-- TASK INSTRUCTIONS --
Each line below that contains "joints" counts once; report the total and nothing more.

— begin —

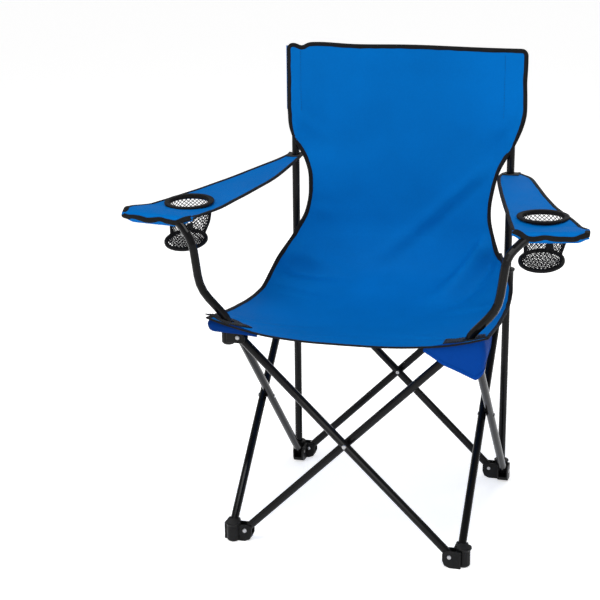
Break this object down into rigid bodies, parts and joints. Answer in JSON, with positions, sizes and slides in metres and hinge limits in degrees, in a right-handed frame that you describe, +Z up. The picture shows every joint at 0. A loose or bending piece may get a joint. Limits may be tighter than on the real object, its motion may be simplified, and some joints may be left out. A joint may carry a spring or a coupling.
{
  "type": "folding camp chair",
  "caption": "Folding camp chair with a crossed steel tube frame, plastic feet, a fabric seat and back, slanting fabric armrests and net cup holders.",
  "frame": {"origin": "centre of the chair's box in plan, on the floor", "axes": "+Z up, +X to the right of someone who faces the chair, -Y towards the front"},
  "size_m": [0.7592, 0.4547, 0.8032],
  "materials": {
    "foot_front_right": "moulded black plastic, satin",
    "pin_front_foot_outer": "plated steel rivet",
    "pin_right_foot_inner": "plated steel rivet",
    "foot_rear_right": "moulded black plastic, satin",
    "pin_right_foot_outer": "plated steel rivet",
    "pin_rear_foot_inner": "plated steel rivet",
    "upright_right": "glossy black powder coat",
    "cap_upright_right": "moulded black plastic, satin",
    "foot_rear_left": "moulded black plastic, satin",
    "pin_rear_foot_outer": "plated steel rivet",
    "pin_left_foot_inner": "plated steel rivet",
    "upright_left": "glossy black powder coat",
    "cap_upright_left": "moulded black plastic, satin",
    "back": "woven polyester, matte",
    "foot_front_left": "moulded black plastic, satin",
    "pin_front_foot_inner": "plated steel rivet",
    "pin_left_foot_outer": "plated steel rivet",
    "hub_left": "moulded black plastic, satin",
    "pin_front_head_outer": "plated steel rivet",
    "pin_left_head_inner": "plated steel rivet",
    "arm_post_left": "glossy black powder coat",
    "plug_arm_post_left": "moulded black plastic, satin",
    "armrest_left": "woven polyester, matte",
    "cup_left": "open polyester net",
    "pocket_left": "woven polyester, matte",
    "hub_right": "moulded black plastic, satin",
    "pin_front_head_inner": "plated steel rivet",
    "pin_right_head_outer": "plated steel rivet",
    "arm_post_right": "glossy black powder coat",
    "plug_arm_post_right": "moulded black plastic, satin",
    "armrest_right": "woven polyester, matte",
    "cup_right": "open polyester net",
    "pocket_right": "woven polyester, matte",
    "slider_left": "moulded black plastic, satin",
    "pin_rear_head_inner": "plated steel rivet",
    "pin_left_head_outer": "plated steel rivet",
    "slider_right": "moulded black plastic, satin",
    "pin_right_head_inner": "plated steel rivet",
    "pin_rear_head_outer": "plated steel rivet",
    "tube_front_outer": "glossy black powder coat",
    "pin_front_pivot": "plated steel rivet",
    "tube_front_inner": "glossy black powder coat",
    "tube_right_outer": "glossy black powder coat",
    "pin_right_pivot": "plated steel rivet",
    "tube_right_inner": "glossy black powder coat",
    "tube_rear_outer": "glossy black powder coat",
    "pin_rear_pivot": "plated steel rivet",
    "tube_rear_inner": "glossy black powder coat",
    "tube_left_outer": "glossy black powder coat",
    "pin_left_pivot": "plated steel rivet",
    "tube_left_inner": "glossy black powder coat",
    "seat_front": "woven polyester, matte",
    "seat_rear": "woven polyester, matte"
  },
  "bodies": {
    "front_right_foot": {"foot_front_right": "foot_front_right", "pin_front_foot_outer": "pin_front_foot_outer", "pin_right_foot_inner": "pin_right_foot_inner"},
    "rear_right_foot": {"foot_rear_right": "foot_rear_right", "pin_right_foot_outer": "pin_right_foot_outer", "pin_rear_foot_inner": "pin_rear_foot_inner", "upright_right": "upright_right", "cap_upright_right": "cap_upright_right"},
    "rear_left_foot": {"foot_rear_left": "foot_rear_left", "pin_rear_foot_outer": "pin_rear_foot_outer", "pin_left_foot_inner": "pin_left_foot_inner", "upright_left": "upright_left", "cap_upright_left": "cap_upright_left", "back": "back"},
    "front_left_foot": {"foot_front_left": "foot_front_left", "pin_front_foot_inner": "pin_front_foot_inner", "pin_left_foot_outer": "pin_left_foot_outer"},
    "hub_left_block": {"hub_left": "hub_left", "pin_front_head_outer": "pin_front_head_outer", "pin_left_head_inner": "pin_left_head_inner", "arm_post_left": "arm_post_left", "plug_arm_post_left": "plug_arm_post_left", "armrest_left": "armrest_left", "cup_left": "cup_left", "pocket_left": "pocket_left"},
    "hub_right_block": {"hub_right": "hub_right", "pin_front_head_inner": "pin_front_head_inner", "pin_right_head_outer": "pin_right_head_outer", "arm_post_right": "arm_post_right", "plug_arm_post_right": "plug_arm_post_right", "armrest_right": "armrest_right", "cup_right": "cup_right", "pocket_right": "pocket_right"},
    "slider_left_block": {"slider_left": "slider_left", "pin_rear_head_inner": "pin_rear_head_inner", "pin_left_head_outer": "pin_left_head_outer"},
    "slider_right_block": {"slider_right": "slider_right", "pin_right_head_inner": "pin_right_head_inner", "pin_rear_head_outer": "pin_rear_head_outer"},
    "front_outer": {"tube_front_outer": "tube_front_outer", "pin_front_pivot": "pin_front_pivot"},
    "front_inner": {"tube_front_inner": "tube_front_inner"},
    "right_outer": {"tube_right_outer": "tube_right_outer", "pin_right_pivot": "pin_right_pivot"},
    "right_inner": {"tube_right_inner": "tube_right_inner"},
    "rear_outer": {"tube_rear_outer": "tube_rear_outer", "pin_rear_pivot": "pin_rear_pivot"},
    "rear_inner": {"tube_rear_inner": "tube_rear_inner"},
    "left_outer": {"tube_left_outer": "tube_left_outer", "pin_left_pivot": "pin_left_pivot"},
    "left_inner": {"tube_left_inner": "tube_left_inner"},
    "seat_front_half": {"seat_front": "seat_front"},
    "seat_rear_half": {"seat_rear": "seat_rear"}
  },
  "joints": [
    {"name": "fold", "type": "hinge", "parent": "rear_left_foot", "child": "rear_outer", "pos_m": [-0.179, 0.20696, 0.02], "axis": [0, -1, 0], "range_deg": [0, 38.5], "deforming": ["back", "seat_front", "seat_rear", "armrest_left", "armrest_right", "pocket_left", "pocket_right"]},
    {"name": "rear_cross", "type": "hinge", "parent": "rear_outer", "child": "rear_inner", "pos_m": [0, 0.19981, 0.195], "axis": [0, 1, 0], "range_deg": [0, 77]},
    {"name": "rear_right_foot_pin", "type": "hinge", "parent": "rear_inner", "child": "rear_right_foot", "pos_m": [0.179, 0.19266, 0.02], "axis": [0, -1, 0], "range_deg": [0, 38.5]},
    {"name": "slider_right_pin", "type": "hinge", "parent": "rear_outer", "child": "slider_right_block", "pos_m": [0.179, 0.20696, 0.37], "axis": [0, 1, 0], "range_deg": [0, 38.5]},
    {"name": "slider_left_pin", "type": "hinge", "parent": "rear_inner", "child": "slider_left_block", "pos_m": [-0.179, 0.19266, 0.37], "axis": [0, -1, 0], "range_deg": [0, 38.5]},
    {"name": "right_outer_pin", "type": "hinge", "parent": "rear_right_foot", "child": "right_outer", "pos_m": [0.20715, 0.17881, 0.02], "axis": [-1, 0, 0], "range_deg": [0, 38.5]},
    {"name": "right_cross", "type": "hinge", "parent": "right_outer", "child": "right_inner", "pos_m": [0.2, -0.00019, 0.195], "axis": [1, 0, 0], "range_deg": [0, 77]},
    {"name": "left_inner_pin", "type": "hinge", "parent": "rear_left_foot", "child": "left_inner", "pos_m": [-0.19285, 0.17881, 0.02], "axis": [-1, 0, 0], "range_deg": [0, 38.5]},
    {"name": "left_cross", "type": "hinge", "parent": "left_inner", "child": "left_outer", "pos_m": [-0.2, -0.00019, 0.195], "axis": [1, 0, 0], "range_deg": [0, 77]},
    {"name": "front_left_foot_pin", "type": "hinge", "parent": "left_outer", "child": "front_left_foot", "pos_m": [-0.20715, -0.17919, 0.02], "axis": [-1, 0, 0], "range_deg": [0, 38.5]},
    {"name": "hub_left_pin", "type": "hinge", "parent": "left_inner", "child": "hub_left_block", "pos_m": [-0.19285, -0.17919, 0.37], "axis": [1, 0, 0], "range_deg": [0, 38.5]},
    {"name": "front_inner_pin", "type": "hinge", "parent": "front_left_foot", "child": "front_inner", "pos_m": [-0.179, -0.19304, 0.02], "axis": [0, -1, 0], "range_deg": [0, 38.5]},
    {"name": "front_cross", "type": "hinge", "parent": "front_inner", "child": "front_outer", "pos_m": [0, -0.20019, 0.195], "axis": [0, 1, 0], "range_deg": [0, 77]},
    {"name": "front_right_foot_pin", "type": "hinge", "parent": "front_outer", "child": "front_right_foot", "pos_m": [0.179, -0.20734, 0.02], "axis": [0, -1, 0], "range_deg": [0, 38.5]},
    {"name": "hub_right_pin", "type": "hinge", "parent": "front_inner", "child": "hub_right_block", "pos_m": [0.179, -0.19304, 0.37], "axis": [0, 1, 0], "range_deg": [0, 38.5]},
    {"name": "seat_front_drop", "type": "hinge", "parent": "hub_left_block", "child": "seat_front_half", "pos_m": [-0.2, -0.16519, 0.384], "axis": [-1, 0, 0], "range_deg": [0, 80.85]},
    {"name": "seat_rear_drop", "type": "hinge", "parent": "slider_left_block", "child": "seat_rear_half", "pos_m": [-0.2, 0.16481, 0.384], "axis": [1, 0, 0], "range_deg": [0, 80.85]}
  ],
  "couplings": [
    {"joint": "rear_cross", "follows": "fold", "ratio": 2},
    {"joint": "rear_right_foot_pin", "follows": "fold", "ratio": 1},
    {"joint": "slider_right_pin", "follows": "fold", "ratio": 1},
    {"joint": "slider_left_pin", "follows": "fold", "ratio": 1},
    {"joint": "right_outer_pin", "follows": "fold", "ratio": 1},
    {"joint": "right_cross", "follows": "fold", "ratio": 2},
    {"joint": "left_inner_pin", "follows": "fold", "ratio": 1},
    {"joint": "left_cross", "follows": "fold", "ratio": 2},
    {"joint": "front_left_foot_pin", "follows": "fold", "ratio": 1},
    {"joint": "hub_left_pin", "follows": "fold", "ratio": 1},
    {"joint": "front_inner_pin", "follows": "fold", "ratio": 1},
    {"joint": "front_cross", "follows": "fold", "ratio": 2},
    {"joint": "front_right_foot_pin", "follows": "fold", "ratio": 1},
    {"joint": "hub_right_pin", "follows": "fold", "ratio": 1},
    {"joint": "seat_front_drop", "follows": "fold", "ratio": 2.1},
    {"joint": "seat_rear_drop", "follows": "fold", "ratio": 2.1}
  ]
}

— end —

-- RESPONSE TO THIS TASK --
2